From up here, it looks like you had an opportunity to belittle a Black man, under the shawl of feeling like your prayer was disrespected, and you seized it. Islam has taught me to have sabr, or patience. For example, when someone passes away, we are invited to remember that all living things return to Allah, and Allah doesn’t burden a soul with more than which it is capable. So although we should grieve, let ourselves cry and do what we need, it shouldn’t be excessive, like hitting ourselves or crashing out.

Not everyone plays by those rules, I get it, but admittedly it took me out of my element to see someone who claims to be mad about a prayer move so unchristlike. Jesus, peace and blessings be upon him, had a whole lot of love and patience, and so if you really want to move like him, shouldn’t you embody that too? Or do you only act Christlike to those who you deem worthy? Is that really Christlike then?
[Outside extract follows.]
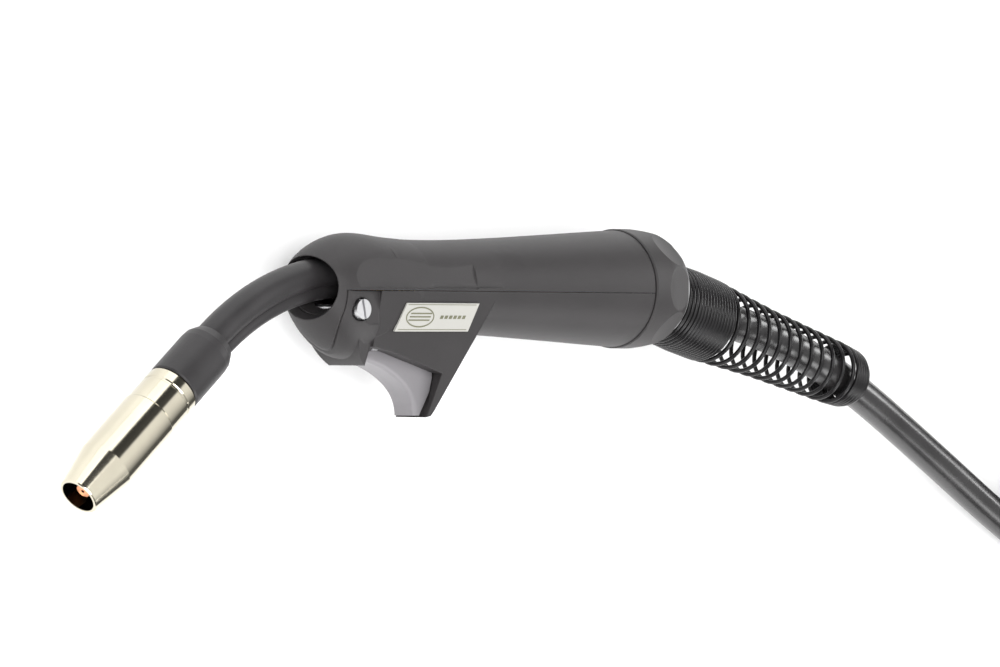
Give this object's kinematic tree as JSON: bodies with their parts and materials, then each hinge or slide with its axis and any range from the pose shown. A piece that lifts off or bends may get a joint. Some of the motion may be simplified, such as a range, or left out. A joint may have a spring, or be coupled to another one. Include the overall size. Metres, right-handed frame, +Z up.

As you formulated your words and walked over to me, you had many opportunities to stop yourself and appraise where exactly your thoughts were stemming from, for “Those who guard their mouths and their tongues keep themselves from calamity.” (Proverbs 21:23 NIV) Am I moving from a place of love, or am I allowing my biases to impede my better judgement?

You could’ve assumed the best of your brother, and invited me to the prayer, if you felt so inclined. You could’ve spoken to all of my teammates who were there, instead of singling me out. You could’ve looked at me when I was voicing my frustration with how you handled it, if you felt you had been misunderstood.

We’re all generally twenty-something, we no longer have the excuse of our upbringing as a justification for our ignorance. For the rest of our lives, it’s our duty to do the work of constantly processing our upbringings, and all the worldviews, beliefs, customs that come with them, trying to sort out the aspects that fit who we are and who we want to be, and doing away with ones that don’t fit in that, while picking up new ones along the way.

We owe that to those who came before, to make good on the opportunity they gave us, and also to those who will come after, and leave a better world for them to inherit. I pray that microaggressions aren’t something you want to keep.

My brother, I forgive you but let’s be better. Assalamu alaikum.